Document Ingestion and Retrieval

RAG begins with a knowledge base of relevant up-to-date information. Because data within an enterprise is frequently updated, the ingestion of documents into a knowledge base is a recurring process and could be scheduled as a job. Next, content from the knowledge base is passed to an embedding model such as Snowflake Arctic Embedding L that the sample deployment uses. The embedding model converts the content to vectors, referred to as embeddings. Generating embeddings is a critical step in RAG. The embeddings provide dense numerical representations of textual information. These embeddings are stored in a vector database. The default database is Milvus, which is RAFT accelerated. An alternative vector database is pgvector.

User Query and Response Generation

When a user query is sent to the inference server, it is converted to an embedding using the embedding model. This is the same embedding model that is used to convert the documents in the knowledge base. The database performs a similarity/semantic search to find the vectors that most closely resemble the user’s intent and provides them to the LLM as enhanced context. Because Milvus is RAFT accelerated, the similarity search is optimized on the GPU. Lastly, the LLM generates a full answer that is streamed to the user. This is all done with ease using LangChain and LlamaIndex.

The following diagram illustrates the ingestion of documents and generation of responses.

Diagram

LangChain enables you to write LLM wrappers for your own custom LLMs. NVIDIA provides a sample wrapper for streaming responses from an LLM running in NVIDIA NIM for LLMs. This wrapper enables us to leverage LangChain’s standard interface for interacting with LLMs while still achieving vast performance speedup from TensorRT-LLM and scalable and flexible inference from NIM for LLMs.

A sample chat bot web application is provided in the sample deployment so that you can test the chat system in an interactive manner. Requests to the chat system are wrapped in API calls, so these can be abstracted to other applications.

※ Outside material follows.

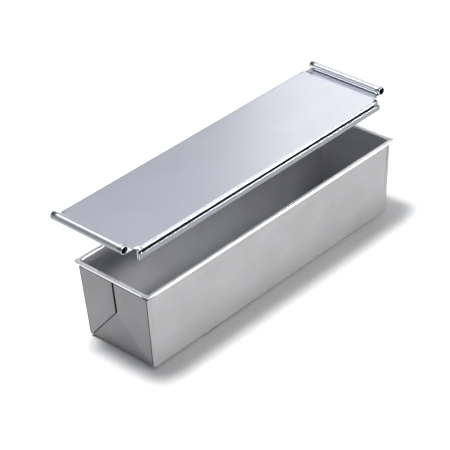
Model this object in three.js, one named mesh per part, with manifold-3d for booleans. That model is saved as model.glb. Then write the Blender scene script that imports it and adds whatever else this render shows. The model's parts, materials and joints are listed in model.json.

An additional method of customization in the inference pipeline is possible with a prompt template. A prompt template is a pre-defined recipe for generating prompts for language models. The prompts can contain instructions, few-shot examples, and context that is appropriate for a given task. In our sample deployment, we prompt our model to generate safe and polite responses.

LLM Inference Server

The NVIDIA NIM for LLMs container downloads a model that is cached in a model repository. This repository is available locally to serve inference requests. After the container downloads the model, inference requests are sent from a client application. Python and C++ libraries provide APIs to simplify communication. Clients send HTTP/REST requests to NIM for LLMs using HTTP/REST or gRPC protocols.

Vector DB

Milvus is an open-source vector database built to power embedding similarity search and AI applications. The database makes unstructured data from API calls, PDFs, and other documents more accessible by storing them as embeddings.

When content from the knowledge base is passed to an embedding model, the model converts the content to vectors–referred to as embeddings. These embeddings are stored in the vector database. The sample deployment uses Milvus as the vector database. Milvus is an open-source vector database capable of NVIDIA GPU-accelerated vector searches.